The practice of pouring a fifth cup of wine for Elijah the prophet extended beyond Ashkenazic communities, as evident from a responsum by Rabbi Moshe Hagiz (1671–1750, Jerusalem), whose family came to the land of Israel from Morocco. Jews from many diasporas coexisted in 18th-century Jerusalem, and the rabbi was asked by a puzzled observer to explain the Italian and German Jewish custom of pouring this cup, “which seems a foreign matter among Israel without root or branch, for who has ever mentioned the name of Elijah in connection with Seder night?” (Rabbi Moshe Hagiz, Shtei Ha-lehem [1898], p. 100). Rabbi Hagiz responded:
Preparing a cup for Elijah, may his name be a blessing, is both deeply rooted and widespread. Surely you have heard before now why a seat is set aside for Elijah at the time of circumcision, and why he is called Elijah messenger of the covenant – namely, this is his reward, since the same mouth that transgressed by accusing Israel of betraying [God’s] covenant should also be the mouth that affirms and testifies in defense of Israel, witnessing firsthand that Israel is upholding the covenant. [He should] pronounce the praises of Israel and proclaim before the Holy One Blessed Be He that [the Jews] are fulfilling that which they undertook by way of the commandment of Pesach, which is dependent on circumcision. […] Elijah shall surely enter all the houses of Israel to see how [the Jews] fulfill that one commandment which is in fact two – Pesach and circumcision – and [he] will ascend heavenward to recommend the swift redemption and ransom of the soul of every last individual of Israel in the final salvation […]. May it come to pass speedily in our days, Amen. (ibid.)
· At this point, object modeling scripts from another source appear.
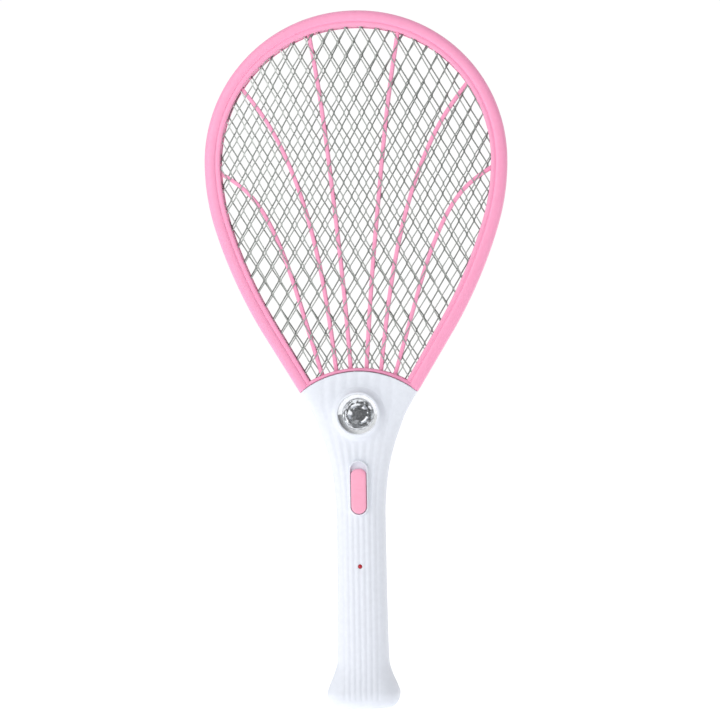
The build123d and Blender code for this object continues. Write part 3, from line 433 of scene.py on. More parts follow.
def opening_corner():
    """Where the rim's inner edge meets the arch's upper edge, on the right side."""
    last = HEAD_ARCS[-1][1]
    x, z = outline_point(last, RIM_WIDTH)
    dx = cos(radians(last))
    dz = -sin(radians(last))
    centre, radius = ARCH_HIGH
    travel = 0.0
    while hypot(x + dx * travel, z + dz * travel - centre) > radius:
        travel += 0.02
    return (x + dx * travel, z + dz * travel)


def side_run(inset, low_corner, straight_steps=24):
    """Right side of a head curve from the crown to low_corner: arcs, then a straight run."""
    points = []
    for x, z, radius, start, end in arc_chain():
        steps = max(6, int((end - start) * radius / 110))
        reach = radius - inset
        for k in range(steps):
            angle = radians(start + (end - start) * k / steps)
            points.append((x + reach * sin(angle), z + reach * cos(angle)))
    tangent = outline_point(HEAD_ARCS[-1][1], inset)
    for k in range(straight_steps + 1):
        share = k / straight_steps
        points.append((tangent[0] + share * (low_corner[0] - tangent[0]),
                       tangent[1] + share * (low_corner[1] - tangent[1])))
    return points


def arch_run(arch, corner, steps=48):
    """Points along an arch line from the right corner to the left, without the corners."""
    centre, radius = arch
    reach = atan2(corner[0], corner[1] - centre)
    angles = [reach * (1 - 2 * k / steps) for k in range(1, steps)]
    return [(radius * sin(a), centre + radius * cos(a)) for a in angles]


def head_loops():
    """Matching closed loops along the rim: outline and arch foot, opening, and which is arch."""
    corner_high = opening_corner()
    outer = side_run(0.0, CORNER_LOW)
    inner = side_run(RIM_WIDTH, corner_high)
    arch_outer = arch_run(ARCH_LOW, CORNER_LOW)
    arch_inner = arch_run(ARCH_HIGH, corner_high)
    left_outer = [(-x, z) for x, z in outer[:0:-1]]
    left_inner = [(-x, z) for x, z in inner[:0:-1]]
    is_arch = [False] * len(outer) + [True] * len(arch_outer) + [False] * len(left_outer)
    return (np.array(outer + arch_outer + left_outer), np.array(inner + arch_inner + left_inner),
            np.array(is_arch))


# Rim section of the front half as (share of the width inwards, y)
RIM_PROFILE = [
    (0.03, -SEAM), (0.0, -0.3), (0.0, -2.4), (0.012, -3.9), (0.05, -5.2), (0.12, -6.15),
    (0.21, -6.7), (0.32, -6.95), (0.44, -7.0), (0.56, -6.9), (0.64, -6.7), (0.675, -6.5),
    (0.688, -6.2), (0.7, -6.02), (0.715, -6.02), (0.735, -6.16), (0.82, -6.25), (0.91, -6.2),
    (0.965, -6.0), (0.99, -5.6), (1.0, -5.1), (1.0, -3.66), (0.83, -3.66), (0.83, -5.0),
    (0.18, -5.0), (0.18, -SEAM),
]
# The same points on the narrow arch strip, which is a plain rounded bar
ARCH_PROFILE = [
    (0.03, -3.7), (0.0, -3.9), (0.0, -4.4), (0.0, -5.0), (0.0, -5.6), (0.02, -6.2),
    (0.08, -6.6), (0.16, -6.82), (0.25, -6.9), (0.34, -6.92), (0.42, -6.92), (0.48, -6.9),
    (0.53, -6.88), (0.58, -6.86), (0.63, -6.83), (0.69, -6.78), (0.78, -6.68), (0.87, -6.5),
    (0.94, -6.2), (0.98, -5.8), (1.0, -5.3), (1.0, -3.7), (0.9, -3.66), (0.7, -3.66),
    (0.3, -3.66), (0.12, -3.66),
]


def rim_screw_points():
    """Centres of the rim screws."""
    right = [outline_point(angle, RIM_SCREW_INSET) for angle in RIM_SCREW_ANGLES]
    return right + [outline_point(0.0, RIM_SCREW_INSET)] + [(-x, z) for x, z in right]


def inside_head(x, z, inset):
    """Whether a point lies inside the outline moved inwards."""
    across = abs(x)
    for cx, cz, radius, start, end in arc_chain():
        angle = degrees(atan2(across - cx, z - cz))
        if start <= angle <= end:
            return hypot(across - cx, z - cz) <= radius - inset
    last = HEAD_ARCS[-1][1]
    foot = outline_point(last, inset)
    limit = foot[0] + (z - foot[1]) * cos(radians(last)) / -sin(radians(last))
    return across <= limit


# ---- head pieces

def ring_piece(side_profile, arch_profile, side=-1):
    """Closed ring along the rim: each profile is (share of the width inwards, y) points."""
    outer, inner, is_arch = head_loops()
    rows = np.zeros((len(outer), len(side_profile), 3))
    for station in range(len(outer)):
        profile = arch_profile if is_arch[station] else side_profile
        for k, (share, y) in enumerate(profile):
            place = outer[station] + share * (inner[station] - outer[station])
            rows[station, k] = (place[0], -side * y, place[1])
    return sweep("ring", rows)


def flat_ring(shares, arch_shares, low, high, side=-1):
    """Ring with a rectangular section between two shares of the width."""
    return ring_piece(*([(a, low), (a, high), (b, high), (b, low)] for a, b in (shares, arch_shares)),
                      side)


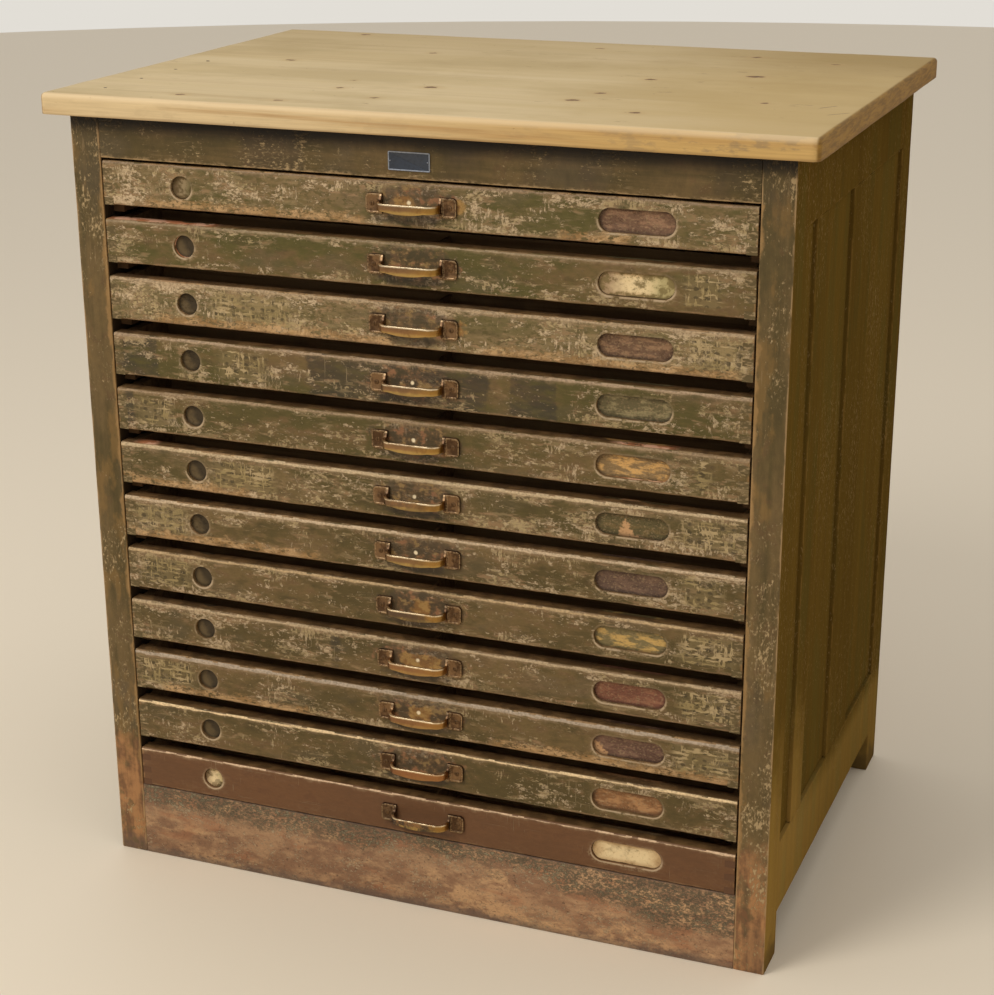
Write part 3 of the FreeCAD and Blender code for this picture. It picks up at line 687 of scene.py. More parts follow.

Although he hadn’t grown up with the custom, Rabbi Hagiz instinctively connected the twin commandments of covenant – circumcision and Pesach – with the legend appointing Elijah to witness how the people of Israel remain faithful to God. The herald of Messiah also serves as the loyal defender of Israel in heaven, hastening redemption in the merit of the nation’s deeds. How fitting, then, that Elijah has become an integral part of the Seder night, when we await Israel’s salvation.